:: PROBLEM DESCRIPTION ::
Your task is to repeat the listing exactly.

:: DATA ::
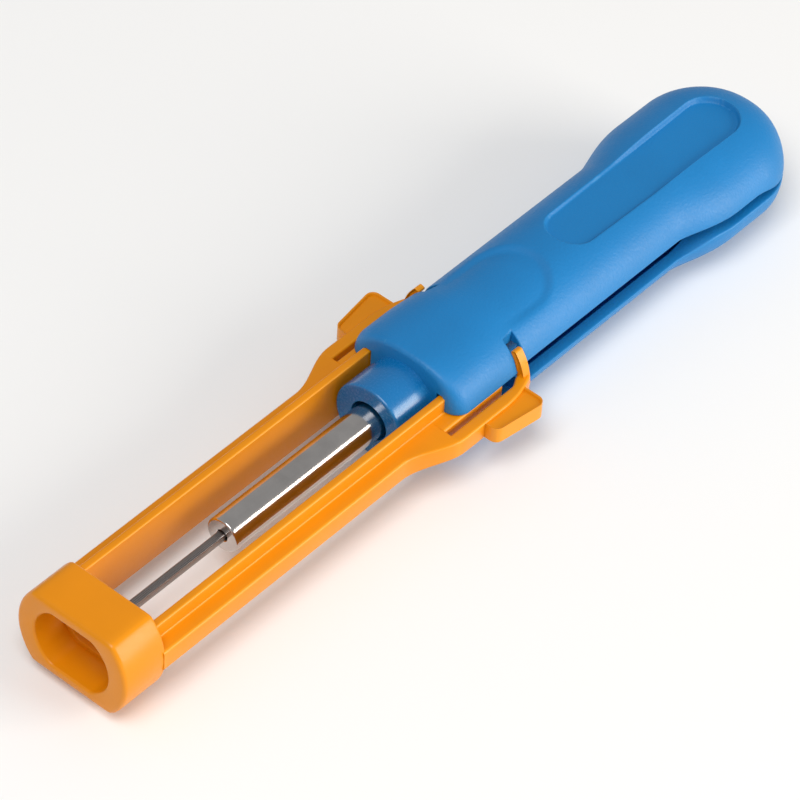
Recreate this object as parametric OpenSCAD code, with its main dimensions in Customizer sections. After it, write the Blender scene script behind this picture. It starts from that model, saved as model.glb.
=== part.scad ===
// Contact extraction tool: a moulded handle, a steel shank with a thin pin, and a sliding guard.
// Each module is drawn about the tool's own axis, with X running from the handle's front face
// to the guard's collar. in_place() then moves it so that the middle of the tool's length is
// over the origin and its lowest point is at Z = 0.

/* [Handle] */
// Length of the handle, from its front face to the end of the pommel
handle_len = 87; // [82:1:94]
// Length of the front block, from its face to the latch notches
block_len = 14; // [13:0.2:15]
// Width of the front block
block_w = 22.8; // [22.4:0.2:23.4]
// Width of the grip
grip_w = 21.6; // [21:0.2:22]
// Width of the pommel
pommel_w = 27; // [24:0.2:29]
// Height of the block and the grip
handle_h = 18; // [17:0.2:19]
// Height of the pommel
pommel_h = 19.2; // [18:0.2:20]
// Depth of the thumb pad behind the block
pad_depth = 0.6; // [0.2:0.1:0.9]

/* [Guard] */
// Distance from the handle's front face to the collar's front face
guard_reach = 73.6; // [70:0.2:76]
// Length of the collar along the tool
collar_len = 8.8; // [8:0.1:10]
// Width of the collar
collar_w = 21.8; // [20:0.1:24]
// Height of the collar between its flats
collar_h = 14.8; // [13:0.2:15.4]
// Width of the collar's opening
opening_w = 14.7; // [12:0.1:16]
// Height of the collar's opening
opening_h = 10.8; // [9:0.2:11.4]
// Distance from the tool's axis to the inner face of each arm
arm_inner = 6.9; // [6.8:0.1:7]
// Distance from the tool's axis to the outer face of each arm
arm_outer = 11; // [10.8:0.1:11.1]
// Height of an arm's outer web, which runs in the handle's side groove
web_h = 3.8; // [3.4:0.2:4]
// Height of an arm's inner flange, which the side slot holds in
flange_h = 9.2; // [8:0.2:9.4]
// Thickness of an arm's inner flange
flange_t = 1.4; // [1.2:0.1:1.6]

/* [Shank and pin] */
// Diameter of the shank
shank_d = 6; // [5.6:0.1:6.4]
// Distance from the handle's front face to the shank's end
shank_reach = 41; // [34:0.5:44]
// Width of the pin across the tool
pin_w = 1.4; // [1:0.1:1.6]
// Height of the pin
pin_h = 1.3; // [1:0.1:1.6]
// Distance from the handle's front face to the pin's tip
pin_reach = 68; // [60:0.5:69]
// Length of the nose in front of the handle
nose_len = 8; // [5:0.5:9]

/* [Hidden] */

blue = [0.11, 0.47, 0.74];
nose_blue = [0.05, 0.42, 0.70];
orange = [0.93, 0.55, 0.02];
steel = [0.72, 0.71, 0.70];
dark_steel = [0.35, 0.33, 0.33];

gap = 0.3;               // clearance of the sliding parts
tiny = 0.01;
cut = 40;                // longer than any cut has to be
facets = 64;
$fn = facets;

rest_z = pommel_h/2 - 0.1;               // the pommel's underside is flattened here, to rest on
axis_h = rest_z;                         // height of the tool's axis over its lowest point
mid_x = (guard_reach - handle_len)/2;    // middle of the tool's length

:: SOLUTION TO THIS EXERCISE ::
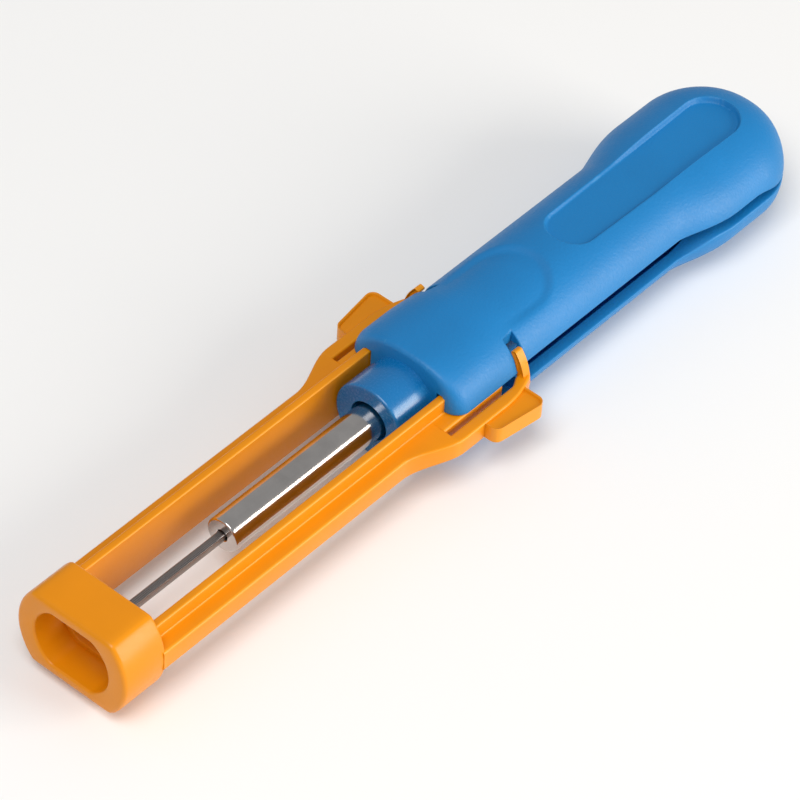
Recreate this object as parametric OpenSCAD code, with its main dimensions in Customizer sections. After it, write the Blender scene script behind this picture. It starts from that model, saved as model.glb.
=== part.scad ===
// Contact extraction tool: a moulded handle, a steel shank with a thin pin, and a sliding guard.
// Each module is drawn about the tool's own axis, with X running from the handle's front face
// to the guard's collar. in_place() then moves it so that the middle of the tool's length is
// over the origin and its lowest point is at Z = 0.

/* [Handle] */
// Length of the handle, from its front face to the end of the pommel
handle_len = 87; // [82:1:94]
// Length of the front block, from its face to the latch notches
block_len = 14; // [13:0.2:15]
// Width of the front block
block_w = 22.8; // [22.4:0.2:23.4]
// Width of the grip
grip_w = 21.6; // [21:0.2:22]
// Width of the pommel
pommel_w = 27; // [24:0.2:29]
// Height of the block and the grip
handle_h = 18; // [17:0.2:19]
// Height of the pommel
pommel_h = 19.2; // [18:0.2:20]
// Depth of the thumb pad behind the block
pad_depth = 0.6; // [0.2:0.1:0.9]

/* [Guard] */
// Distance from the handle's front face to the collar's front face
guard_reach = 73.6; // [70:0.2:76]
// Length of the collar along the tool
collar_len = 8.8; // [8:0.1:10]
// Width of the collar
collar_w = 21.8; // [20:0.1:24]
// Height of the collar between its flats
collar_h = 14.8; // [13:0.2:15.4]
// Width of the collar's opening
opening_w = 14.7; // [12:0.1:16]
// Height of the collar's opening
opening_h = 10.8; // [9:0.2:11.4]
// Distance from the tool's axis to the inner face of each arm
arm_inner = 6.9; // [6.8:0.1:7]
// Distance from the tool's axis to the outer face of each arm
arm_outer = 11; // [10.8:0.1:11.1]
// Height of an arm's outer web, which runs in the handle's side groove
web_h = 3.8; // [3.4:0.2:4]
// Height of an arm's inner flange, which the side slot holds in
flange_h = 9.2; // [8:0.2:9.4]
// Thickness of an arm's inner flange
flange_t = 1.4; // [1.2:0.1:1.6]

/* [Shank and pin] */
// Diameter of the shank
shank_d = 6; // [5.6:0.1:6.4]
// Distance from the handle's front face to the shank's end
shank_reach = 41; // [34:0.5:44]
// Width of the pin across the tool
pin_w = 1.4; // [1:0.1:1.6]
// Height of the pin
pin_h = 1.3; // [1:0.1:1.6]
// Distance from the handle's front face to the pin's tip
pin_reach = 68; // [60:0.5:69]
// Length of the nose in front of the handle
nose_len = 8; // [5:0.5:9]

/* [Hidden] */

blue = [0.11, 0.47, 0.74];
nose_blue = [0.05, 0.42, 0.70];
orange = [0.93, 0.55, 0.02];
steel = [0.72, 0.71, 0.70];
dark_steel = [0.35, 0.33, 0.33];

gap = 0.3;               // clearance of the sliding parts
tiny = 0.01;
cut = 40;                // longer than any cut has to be
facets = 64;
$fn = facets;

rest_z = pommel_h/2 - 0.1;               // the pommel's underside is flattened here, to rest on
axis_h = rest_z;                         // height of the tool's axis over its lowest point
mid_x = (guard_reach - handle_len)/2;    // middle of the tool's length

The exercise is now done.